-- start DATASET CONTENT --
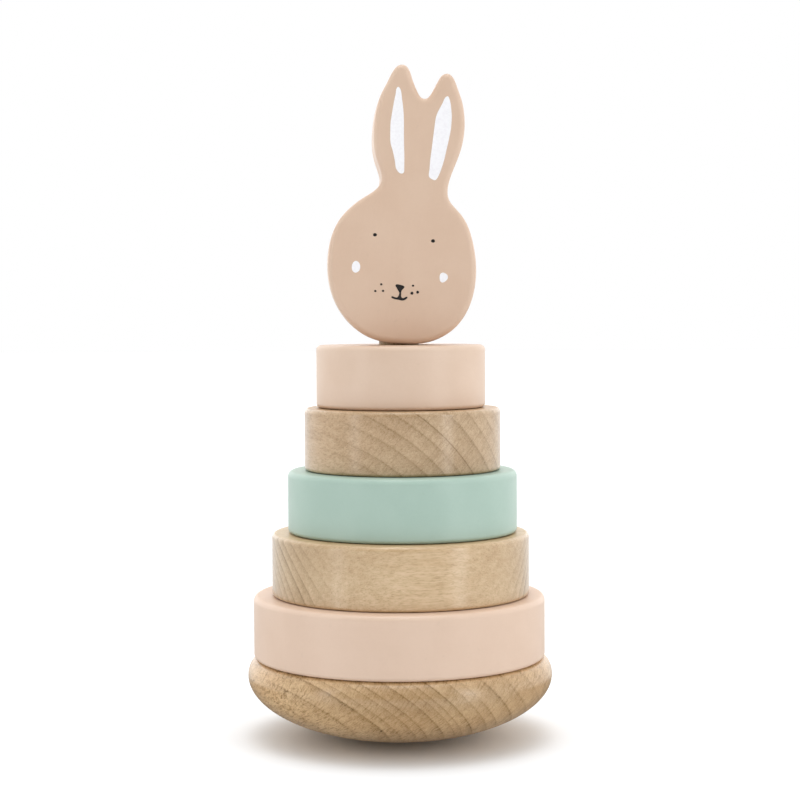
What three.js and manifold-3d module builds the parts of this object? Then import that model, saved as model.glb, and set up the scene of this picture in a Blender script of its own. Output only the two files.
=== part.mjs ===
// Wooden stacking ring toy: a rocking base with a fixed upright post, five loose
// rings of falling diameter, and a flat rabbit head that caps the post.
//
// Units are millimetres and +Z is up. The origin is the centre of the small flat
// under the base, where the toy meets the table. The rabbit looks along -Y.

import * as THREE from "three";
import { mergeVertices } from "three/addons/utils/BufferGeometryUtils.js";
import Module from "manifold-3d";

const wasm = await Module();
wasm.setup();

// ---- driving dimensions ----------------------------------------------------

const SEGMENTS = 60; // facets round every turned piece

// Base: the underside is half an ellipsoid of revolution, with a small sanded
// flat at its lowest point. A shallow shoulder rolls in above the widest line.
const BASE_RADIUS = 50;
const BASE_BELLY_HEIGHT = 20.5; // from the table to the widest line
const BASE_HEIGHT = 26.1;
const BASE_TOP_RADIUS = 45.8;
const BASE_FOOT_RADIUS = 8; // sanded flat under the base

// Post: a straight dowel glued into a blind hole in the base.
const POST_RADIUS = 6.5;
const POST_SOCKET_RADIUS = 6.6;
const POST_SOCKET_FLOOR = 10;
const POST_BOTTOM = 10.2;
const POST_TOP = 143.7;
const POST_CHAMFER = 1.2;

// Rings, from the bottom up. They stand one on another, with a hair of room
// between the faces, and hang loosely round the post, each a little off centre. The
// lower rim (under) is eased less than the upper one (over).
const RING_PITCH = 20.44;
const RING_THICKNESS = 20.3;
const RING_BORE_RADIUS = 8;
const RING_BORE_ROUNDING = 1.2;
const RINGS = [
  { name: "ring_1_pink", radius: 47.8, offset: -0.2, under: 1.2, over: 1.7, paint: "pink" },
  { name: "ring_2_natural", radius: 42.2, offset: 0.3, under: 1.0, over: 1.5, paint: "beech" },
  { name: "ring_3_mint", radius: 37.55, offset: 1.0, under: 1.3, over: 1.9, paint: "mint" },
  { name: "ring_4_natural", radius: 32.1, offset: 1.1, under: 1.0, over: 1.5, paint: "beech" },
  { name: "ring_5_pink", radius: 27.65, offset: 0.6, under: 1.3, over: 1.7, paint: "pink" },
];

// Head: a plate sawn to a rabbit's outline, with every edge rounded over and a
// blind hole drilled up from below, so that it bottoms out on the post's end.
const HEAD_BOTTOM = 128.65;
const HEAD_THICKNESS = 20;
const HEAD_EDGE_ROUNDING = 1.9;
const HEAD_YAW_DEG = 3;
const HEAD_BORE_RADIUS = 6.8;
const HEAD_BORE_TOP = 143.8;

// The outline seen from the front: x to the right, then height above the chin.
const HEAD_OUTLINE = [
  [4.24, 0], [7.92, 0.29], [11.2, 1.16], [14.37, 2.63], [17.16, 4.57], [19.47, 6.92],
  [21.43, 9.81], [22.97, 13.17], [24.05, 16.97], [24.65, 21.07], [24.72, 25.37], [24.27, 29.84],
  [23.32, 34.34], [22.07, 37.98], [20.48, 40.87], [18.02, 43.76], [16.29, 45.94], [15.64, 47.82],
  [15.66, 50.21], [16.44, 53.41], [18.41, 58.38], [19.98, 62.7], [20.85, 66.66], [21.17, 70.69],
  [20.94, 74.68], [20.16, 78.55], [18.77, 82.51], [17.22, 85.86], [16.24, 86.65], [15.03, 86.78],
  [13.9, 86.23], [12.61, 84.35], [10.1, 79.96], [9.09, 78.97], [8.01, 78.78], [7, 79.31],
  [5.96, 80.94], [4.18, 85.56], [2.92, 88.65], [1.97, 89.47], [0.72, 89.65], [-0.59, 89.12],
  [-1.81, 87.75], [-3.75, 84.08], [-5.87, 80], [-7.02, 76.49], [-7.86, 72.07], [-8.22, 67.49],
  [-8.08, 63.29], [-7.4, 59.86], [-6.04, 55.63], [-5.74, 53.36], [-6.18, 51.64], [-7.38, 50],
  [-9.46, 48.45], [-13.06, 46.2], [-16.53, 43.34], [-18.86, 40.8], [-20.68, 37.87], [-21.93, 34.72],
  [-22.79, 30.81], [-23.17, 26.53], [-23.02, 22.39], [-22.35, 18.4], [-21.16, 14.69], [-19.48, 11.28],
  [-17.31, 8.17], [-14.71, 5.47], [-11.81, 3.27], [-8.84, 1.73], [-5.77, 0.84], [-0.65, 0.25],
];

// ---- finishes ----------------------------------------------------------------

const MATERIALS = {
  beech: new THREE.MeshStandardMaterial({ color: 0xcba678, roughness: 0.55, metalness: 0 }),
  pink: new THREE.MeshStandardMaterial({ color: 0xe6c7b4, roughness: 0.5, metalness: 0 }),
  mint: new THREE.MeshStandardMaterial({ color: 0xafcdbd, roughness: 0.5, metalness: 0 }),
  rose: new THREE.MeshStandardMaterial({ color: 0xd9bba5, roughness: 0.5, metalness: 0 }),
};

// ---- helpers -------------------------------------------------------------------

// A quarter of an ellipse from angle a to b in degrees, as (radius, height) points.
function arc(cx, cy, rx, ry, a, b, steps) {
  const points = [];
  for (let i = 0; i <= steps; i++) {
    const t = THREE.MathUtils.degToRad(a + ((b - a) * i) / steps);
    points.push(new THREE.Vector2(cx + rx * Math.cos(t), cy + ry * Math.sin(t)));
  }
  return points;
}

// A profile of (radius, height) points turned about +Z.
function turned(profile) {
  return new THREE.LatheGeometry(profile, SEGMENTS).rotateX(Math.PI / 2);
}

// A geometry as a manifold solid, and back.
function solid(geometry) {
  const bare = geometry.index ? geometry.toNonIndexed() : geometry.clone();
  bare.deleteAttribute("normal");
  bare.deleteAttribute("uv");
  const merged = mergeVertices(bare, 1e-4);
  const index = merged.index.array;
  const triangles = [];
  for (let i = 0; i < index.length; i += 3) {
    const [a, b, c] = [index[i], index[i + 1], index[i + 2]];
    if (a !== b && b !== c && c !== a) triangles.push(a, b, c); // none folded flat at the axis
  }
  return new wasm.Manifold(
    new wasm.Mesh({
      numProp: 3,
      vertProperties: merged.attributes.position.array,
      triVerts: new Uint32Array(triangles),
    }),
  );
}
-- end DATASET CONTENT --
# WHAT IS EXPECTED
Please give an exact restatement of only the lines from the beginning of the material above to the line with "const BASE_FOOT_RADIUS = 8;", inclusive.

# ANSWER FOR THIS EXERCISE
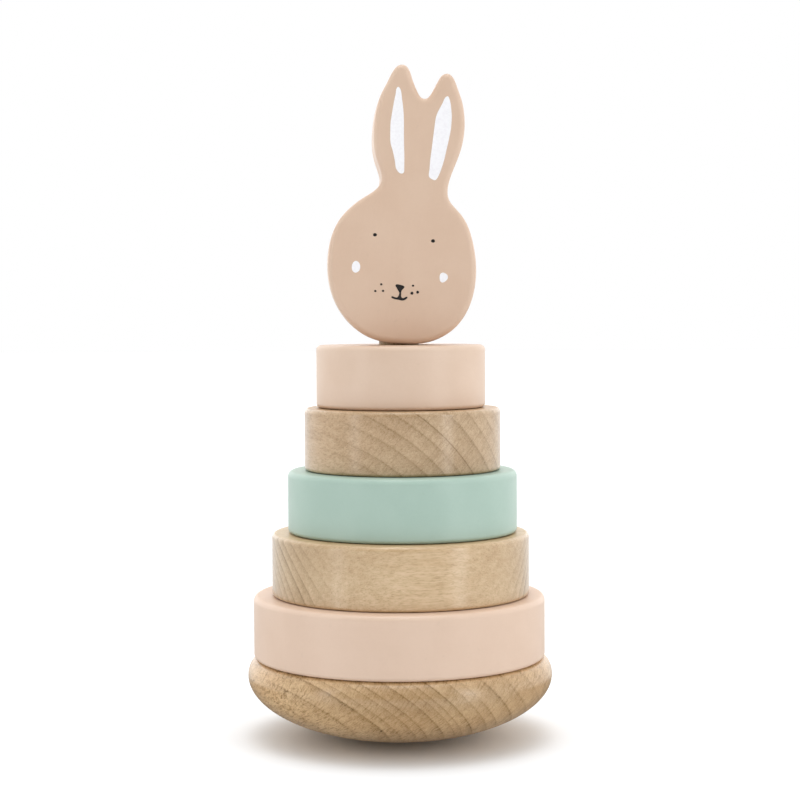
What three.js and manifold-3d module builds the parts of this object? Then import that model, saved as model.glb, and set up the scene of this picture in a Blender script of its own. Output only the two files.
=== part.mjs ===
// Wooden stacking ring toy: a rocking base with a fixed upright post, five loose
// rings of falling diameter, and a flat rabbit head that caps the post.
//
// Units are millimetres and +Z is up. The origin is the centre of the small flat
// under the base, where the toy meets the table. The rabbit looks along -Y.

import * as THREE from "three";
import { mergeVertices } from "three/addons/utils/BufferGeometryUtils.js";
import Module from "manifold-3d";

const wasm = await Module();
wasm.setup();

// ---- driving dimensions ----------------------------------------------------

const SEGMENTS = 60; // facets round every turned piece

// Base: the underside is half an ellipsoid of revolution, with a small sanded
// flat at its lowest point. A shallow shoulder rolls in above the widest line.
const BASE_RADIUS = 50;
const BASE_BELLY_HEIGHT = 20.5; // from the table to the widest line
const BASE_HEIGHT = 26.1;
const BASE_TOP_RADIUS = 45.8;
const BASE_FOOT_RADIUS = 8; // sanded flat under the base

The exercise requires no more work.